TASK:
Extract the entries in their exact form.

-- START OF DATASET --

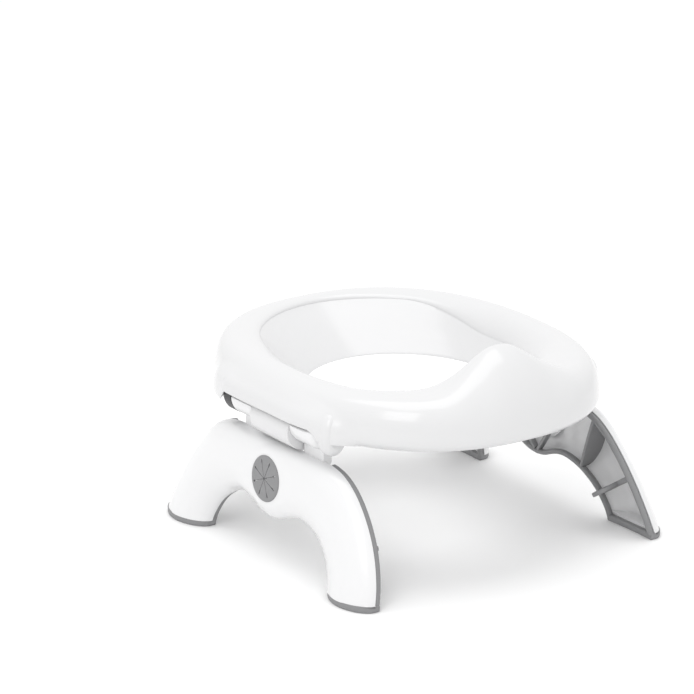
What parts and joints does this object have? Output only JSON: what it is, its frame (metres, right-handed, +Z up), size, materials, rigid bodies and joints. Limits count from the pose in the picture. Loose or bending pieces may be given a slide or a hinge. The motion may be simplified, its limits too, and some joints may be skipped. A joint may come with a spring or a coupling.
{
  "type": "folding potty training chair",
  "caption": "Folding potty chair: oval open seat with a raised front splash shield on two arched leg assemblies that swing on hinges from flat to tucked under the seat.",
  "frame": {"origin": "on the floor, under the middle of the seat's outline", "axes": "+X to the sitting child's left, across from leg assembly to leg assembly; +Y to the back of the seat, away from the splash shield; +Z up"},
  "size_m": [0.2536, 0.2682, 0.148],
  "materials": {
    "seat_plastic": "glossy white moulded plastic",
    "leg_plastic": "glossy white moulded plastic",
    "soft_grip": "matt mid-grey soft rubber",
    "grey_plastic": "matt mid-grey plastic",
    "ring_plastic": "matt dark grey plastic",
    "bush_plastic": "natural acetal",
    "pin_steel": "plain drawn steel"
  },
  "bodies": {
    "seat": {"seat_shell": "seat_plastic", "left_hinge_pin": "pin_steel", "right_hinge_pin": "pin_steel", "left_detent_ring": "ring_plastic", "right_detent_ring": "ring_plastic"},
    "left_legs": {"left_leg_shell": "leg_plastic", "left_leg_rim": "soft_grip", "left_leg_webs": "grey_plastic", "left_rear_tab": "grey_plastic", "left_front_tab": "grey_plastic", "left_slit_disc": "soft_grip", "left_disc_retainer": "grey_plastic", "left_hinge_bushes": "bush_plastic", "left_detent_ball": "pin_steel", "left_detent_spring": "pin_steel"},
    "right_legs": {"right_leg_shell": "leg_plastic", "right_leg_rim": "soft_grip", "right_leg_webs": "grey_plastic", "right_rear_tab": "grey_plastic", "right_front_tab": "grey_plastic", "right_slit_disc": "soft_grip", "right_disc_retainer": "grey_plastic", "right_hinge_bushes": "bush_plastic", "right_detent_ball": "pin_steel", "right_detent_spring": "pin_steel"}
  },
  "joints": [
    {"name": "left_leg_hinge", "type": "hinge", "parent": "seat", "child": "left_legs", "pos_m": [-0.1005, -0.0085, 0.0975], "axis": [0, 1, 0], "range_deg": [-76, 90]},
    {"name": "right_leg_hinge", "type": "hinge", "parent": "seat", "child": "right_legs", "pos_m": [0.1005, -0.0085, 0.0975], "axis": [0, -1, 0], "range_deg": [-76, 90]}
  ]
}
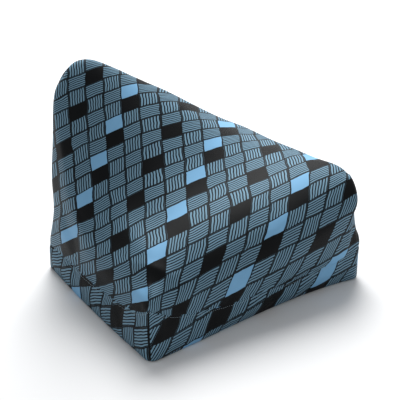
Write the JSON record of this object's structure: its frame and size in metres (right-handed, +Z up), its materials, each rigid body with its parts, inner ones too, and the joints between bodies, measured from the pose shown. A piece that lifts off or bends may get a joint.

-- END OF DATASET --

WRITTEN ANSWER:
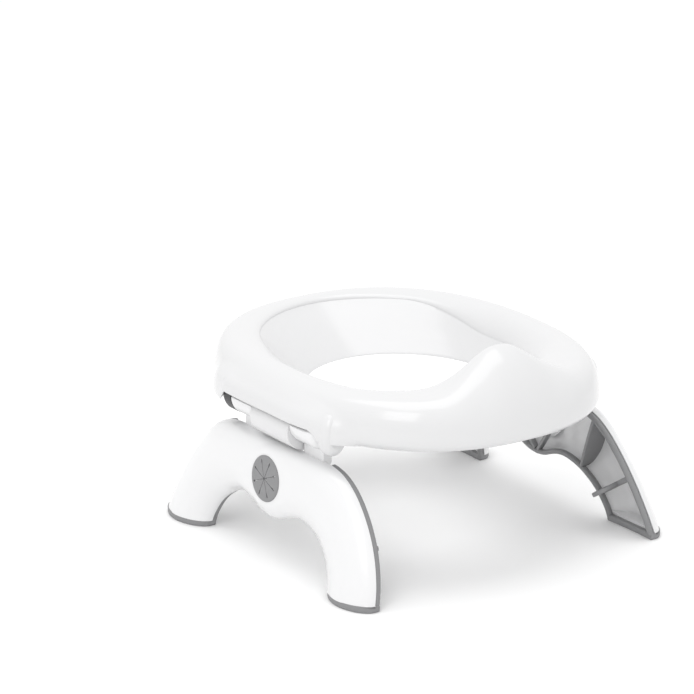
What parts and joints does this object have? Output only JSON: what it is, its frame (metres, right-handed, +Z up), size, materials, rigid bodies and joints. Limits count from the pose in the picture. Loose or bending pieces may be given a slide or a hinge. The motion may be simplified, its limits too, and some joints may be skipped. A joint may come with a spring or a coupling.
{
  "type": "folding potty training chair",
  "caption": "Folding potty chair: oval open seat with a raised front splash shield on two arched leg assemblies that swing on hinges from flat to tucked under the seat.",
  "frame": {"origin": "on the floor, under the middle of the seat's outline", "axes": "+X to the sitting child's left, across from leg assembly to leg assembly; +Y to the back of the seat, away from the splash shield; +Z up"},
  "size_m": [0.2536, 0.2682, 0.148],
  "materials": {
    "seat_plastic": "glossy white moulded plastic",
    "leg_plastic": "glossy white moulded plastic",
    "soft_grip": "matt mid-grey soft rubber",
    "grey_plastic": "matt mid-grey plastic",
    "ring_plastic": "matt dark grey plastic",
    "bush_plastic": "natural acetal",
    "pin_steel": "plain drawn steel"
  },
  "bodies": {
    "seat": {"seat_shell": "seat_plastic", "left_hinge_pin": "pin_steel", "right_hinge_pin": "pin_steel", "left_detent_ring": "ring_plastic", "right_detent_ring": "ring_plastic"},
    "left_legs": {"left_leg_shell": "leg_plastic", "left_leg_rim": "soft_grip", "left_leg_webs": "grey_plastic", "left_rear_tab": "grey_plastic", "left_front_tab": "grey_plastic", "left_slit_disc": "soft_grip", "left_disc_retainer": "grey_plastic", "left_hinge_bushes": "bush_plastic", "left_detent_ball": "pin_steel", "left_detent_spring": "pin_steel"},
    "right_legs": {"right_leg_shell": "leg_plastic", "right_leg_rim": "soft_grip", "right_leg_webs": "grey_plastic", "right_rear_tab": "grey_plastic", "right_front_tab": "grey_plastic", "right_slit_disc": "soft_grip", "right_disc_retainer": "grey_plastic", "right_hinge_bushes": "bush_plastic", "right_detent_ball": "pin_steel", "right_detent_spring": "pin_steel"}
  },
  "joints": [
    {"name": "left_leg_hinge", "type": "hinge", "parent": "seat", "child": "left_legs", "pos_m": [-0.1005, -0.0085, 0.0975], "axis": [0, 1, 0], "range_deg": [-76, 90]},
    {"name": "right_leg_hinge", "type": "hinge", "parent": "seat", "child": "right_legs", "pos_m": [0.1005, -0.0085, 0.0975], "axis": [0, -1, 0], "range_deg": [-76, 90]}
  ]
}
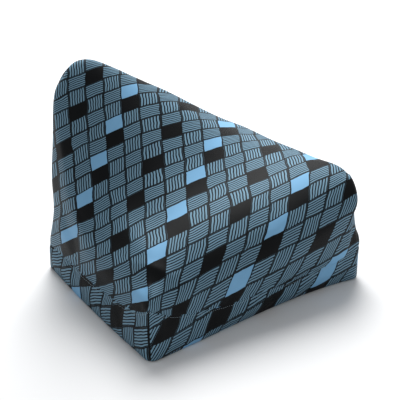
Write the JSON record of this object's structure: its frame and size in metres (right-handed, +Z up), its materials, each rigid body with its parts, inner ones too, and the joints between bodies, measured from the pose shown. A piece that lifts off or bends may get a joint.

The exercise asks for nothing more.